══ COLLECTED DATA
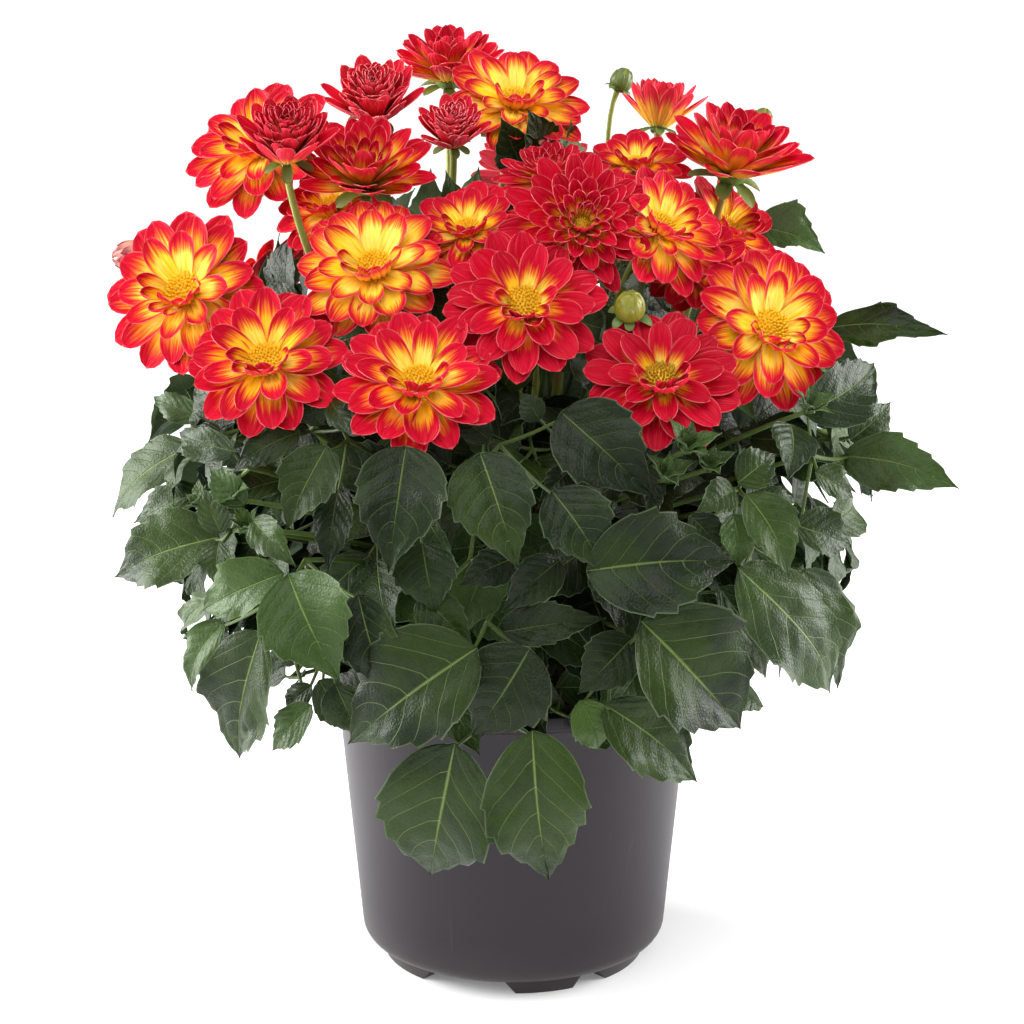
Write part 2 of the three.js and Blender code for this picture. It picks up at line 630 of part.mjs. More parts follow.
function nearby(a, b) {
  const [boxA, boxB] = [a.boundingBox(), b.boundingBox()];
  return [0, 1, 2].every((i) => boxA.min[i] < boxB.max[i] && boxB.min[i] < boxA.max[i]);
}

function place(name, make) {
  let solid = make(0);
  for (const { room } of inPlace) {
    if (nearby(solid, room)) solid = solid.subtract(room);
  }
  const bodies = solid.decompose();
  const largest = bodies.reduce((best, other) => (other.volume() > best.volume() ? other : best));
  inPlace.push({ name, solid: largest, room: make(GAP) });
}

cuttings.forEach((cutting, i) => place(`stem_${i + 1}`, (growth) => makeCutting(cutting, growth)));
place("soil", makeSoil);
place("pot", (growth) => (growth > 0 ? makePotRoom() : makePot()));
for (const head of heads) place(head.name, (growth) => makeHead(head, growth));
for (const leaf of [...leavesInView, ...leavesAtBack]) place(leaf.name, (growth) => makeLeaf(leaf, growth));

const plant = new THREE.Group();
for (const { name, solid } of inPlace) {
  const { vertProperties, triVerts } = solid.getMesh();
  const geometry = new THREE.BufferGeometry();
  geometry.setAttribute("position", new THREE.BufferAttribute(vertProperties, 3));
  geometry.setIndex(new THREE.BufferAttribute(triVerts, 1));
  const mesh = new THREE.Mesh(geometry, new THREE.MeshStandardMaterial(COLORS[name.split("_")[0]]));
  mesh.name = name;
  plant.add(mesh);
}

export default plant;
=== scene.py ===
import math
import random
from collections import namedtuple

import bmesh
import bpy
from mathutils import Matrix, Quaternion, Vector, noise


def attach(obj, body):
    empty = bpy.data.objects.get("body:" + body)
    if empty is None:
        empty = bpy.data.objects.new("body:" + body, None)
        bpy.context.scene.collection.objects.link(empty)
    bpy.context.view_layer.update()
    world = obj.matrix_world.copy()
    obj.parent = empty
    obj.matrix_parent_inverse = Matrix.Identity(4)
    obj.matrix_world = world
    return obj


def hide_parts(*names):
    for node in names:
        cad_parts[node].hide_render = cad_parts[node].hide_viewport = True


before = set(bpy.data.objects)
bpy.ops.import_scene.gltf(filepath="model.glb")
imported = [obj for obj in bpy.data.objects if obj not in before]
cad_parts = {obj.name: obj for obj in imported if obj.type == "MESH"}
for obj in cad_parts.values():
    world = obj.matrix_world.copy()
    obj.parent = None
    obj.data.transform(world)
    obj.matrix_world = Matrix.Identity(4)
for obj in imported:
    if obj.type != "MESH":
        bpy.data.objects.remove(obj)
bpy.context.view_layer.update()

# The camera stands where the photograph was taken from, 1.45 m away and looking 14 degrees down.
# A pixel of its square frame, with a depth, gives each bloom and leaf its place, as in the CAD part.
MM = 0.001
UP = Vector((0, 0, 1))
PIXELS = 1024
MIDDLE_PIXEL = PIXELS / 2
AXIS_COLUMN = 513.5
FOCAL_PIXELS = 2750
SENSOR = 36
PITCH = math.radians(14)
FORWARD = Vector((0, math.cos(PITCH), -math.sin(PITCH)))
UPWARD = Vector((0, math.sin(PITCH), math.cos(PITCH)))
AIM = Vector((0, 0, 0.2425))
DISTANCE = 1.45
EYE = AIM - DISTANCE * FORWARD


def sight_line(px, py):
    across = (px - AXIS_COLUMN) / FOCAL_PIXELS
    up = (MIDDLE_PIXEL - py) / FOCAL_PIXELS
    return Vector((across, 0, 0)) + FORWARD + up * UPWARD


def point_at_depth(px, py, depth):
    """The point that a pixel sees at a depth in mm behind the pot's axis."""
    ray = sight_line(px, py)
    return EYE + ray * ((depth * MM - EYE.y) / ray.y)


def placed(name, data, location=(0, 0, 0), rotation=(0, 0, 0)):
    """A camera, light or mesh as an object in the scene."""
    made = bpy.data.objects.new(name, data)
    made.location = location
    made.rotation_euler = rotation
    bpy.context.collection.objects.link(made)
    return made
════
Transcribe word for word the lines from the one holding "cuttings.forEach((cutting, i) =>" through the one holding "in imported if". Include both, and add nothing.

= PROBLEM SOLUTION =
cuttings.forEach((cutting, i) => place(`stem_${i + 1}`, (growth) => makeCutting(cutting, growth)));
place("soil", makeSoil);
place("pot", (growth) => (growth > 0 ? makePotRoom() : makePot()));
for (const head of heads) place(head.name, (growth) => makeHead(head, growth));
for (const leaf of [...leavesInView, ...leavesAtBack]) place(leaf.name, (growth) => makeLeaf(leaf, growth));

const plant = new THREE.Group();
for (const { name, solid } of inPlace) {
  const { vertProperties, triVerts } = solid.getMesh();
  const geometry = new THREE.BufferGeometry();
  geometry.setAttribute("position", new THREE.BufferAttribute(vertProperties, 3));
  geometry.setIndex(new THREE.BufferAttribute(triVerts, 1));
  const mesh = new THREE.Mesh(geometry, new THREE.MeshStandardMaterial(COLORS[name.split("_")[0]]));
  mesh.name = name;
  plant.add(mesh);
}

export default plant;
=== scene.py ===
import math
import random
from collections import namedtuple

import bmesh
import bpy
from mathutils import Matrix, Quaternion, Vector, noise


def attach(obj, body):
    empty = bpy.data.objects.get("body:" + body)
    if empty is None:
        empty = bpy.data.objects.new("body:" + body, None)
        bpy.context.scene.collection.objects.link(empty)
    bpy.context.view_layer.update()
    world = obj.matrix_world.copy()
    obj.parent = empty
    obj.matrix_parent_inverse = Matrix.Identity(4)
    obj.matrix_world = world
    return obj


def hide_parts(*names):
    for node in names:
        cad_parts[node].hide_render = cad_parts[node].hide_viewport = True


before = set(bpy.data.objects)
bpy.ops.import_scene.gltf(filepath="model.glb")
imported = [obj for obj in bpy.data.objects if obj not in before]
cad_parts = {obj.name: obj for obj in imported if obj.type == "MESH"}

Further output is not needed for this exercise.